On the other hand, in the Interactive Dictionary of Concepts, the objectives which motivate its design do not exert such a limiting function. On the contrary, the relevance of the interactions which they generate is a function of the impact that the entries in the Dictionary have on subsequent interactions which they inform. In other words, their relevance is in the communication which they help to establish between their own terms and those which inform other contexts. The structure of the Dictionary has no other purpose but to facilitate the flow between different terms or concepts. It does so with tools designed to prevent compartmentalisation of interests, thus enabling and facilitating a dialogue across different groups and beliefs. In turn, this allows individuals and groups to expand and, as a result, to reformulate the terms which form and inform their criteria of judgment.

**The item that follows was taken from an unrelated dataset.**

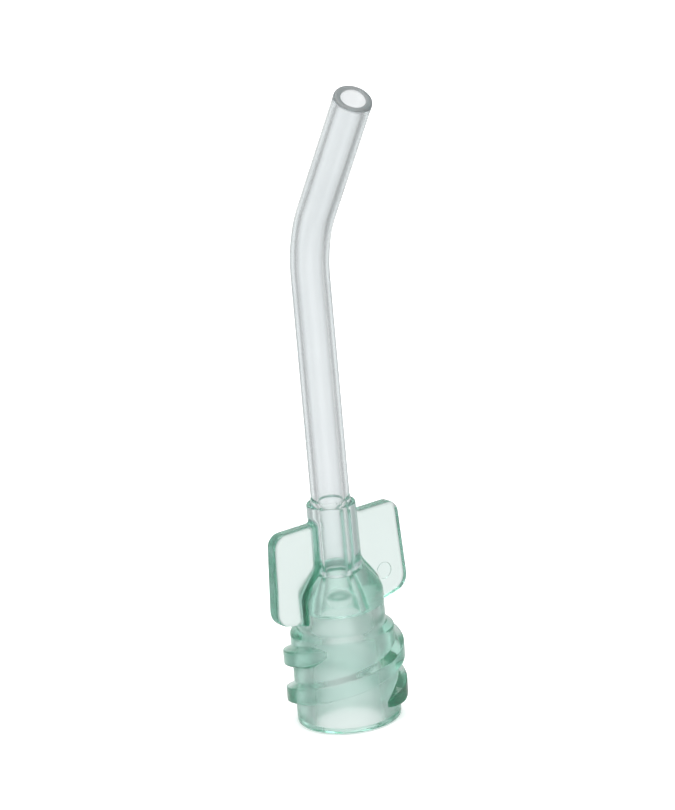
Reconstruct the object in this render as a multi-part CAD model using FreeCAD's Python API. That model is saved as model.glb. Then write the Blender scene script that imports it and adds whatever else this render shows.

Unlike standard dictionaries, the Interactive Dictionary of Concepts does not come with ready-made entries. Instead, it enables individuals who are investigating various concepts and issues to create their own entries, which are then situated and organised within the constraints of the management structure of the Dictionary. These creative constraints themselves function as tools for stimulating and generating the critical reflection of authors upon the concepts which they are investigating. This is achieved by offering conditions which challenge, enrich and help to systematise the associations which inform the ideas of authors and their beliefs. Thus the structure of the Dictionary generates conditions which enable communication or dialogue to flow where it would otherwise have stopped when concepts reflect opinions, rather than being the product of a methodology which requires systematised reflection.
The Dictionary can be thought of as a framework supporting and generating production (and investigation) of critically-informed entries on all kinds of issues of interest, each sourced in different perspectives and none exhausting them. Entries are organised according to a specific framework which is common to all entries. This shared framework then forms a structure which links the independently produced entries and relevant information together, thus effectively creating from these entries a single, large (potentially infinite) text produced by many, for many, and on issues whose relevance to others can emerge in serendipitous and unpredictable ways through use of the search facilities of the Dictionary. Thus the Dictionary has the potential to store a conceptual history of the ideas of individuals (or groups) from all over the world, systematised and made available in the form of searchable entries.
In this perspective, the structure of the Dictionary was not conceptualised as a way of improving the affective and emotional aspects of human-computer interaction as such. Instead, we made it our priority to utilise the exploratory potential of its tools to enhance the quality of the interactions of humans, thus enhancing the process by which individuals and groups feel and become integrated with one another. In turn, this form of integration develops individuals' and groups' emotive links with each other by facilitating the process of conceptual and emotional advancement raised by Calhoun. Moreover, the framework of the Dictionary enables and supports varied forms of engagement which help to develop, in individuals, a heightened sense of the value of their own contributions to the community.
Thus the potential of the Interactive Dictionary of Concepts is multiple. It functions as a platform which generates dialogue and, therefore, as a system which can assist individuals or groups in their task of investigating issues of concern. Further, the interactions which it generates and accumulates can support different projects, unpredictable in form, which share a concern for a dialogic mode of inquiry. The Interactive Dictionary of Concepts is also a management structure which provides an extremely flexible system for storing and retrieving its concepts and relevant information. Moreover, the search categories of the Dictionary function as tools in support of a critical analysis of texts, and is particularly useful in the process of reading and writing. Overall, the structure of the Interactive Dictionary of Concepts helps us to create an environment which is thoroughly organic, i.e. where different concepts and projects have the possibility of impacting upon, informing or triggering unpredictable dialogic contexts. In this chapter, we will discuss the intellectual framework behind the structure of the Dictionary, its potential educational applications and discuss the analytical and systematising capacity of its tools against practical examples of the entry-like texts created by students of Thai and English, and by the author, while experimenting with the tools and the concept of critical inquiry which informs them.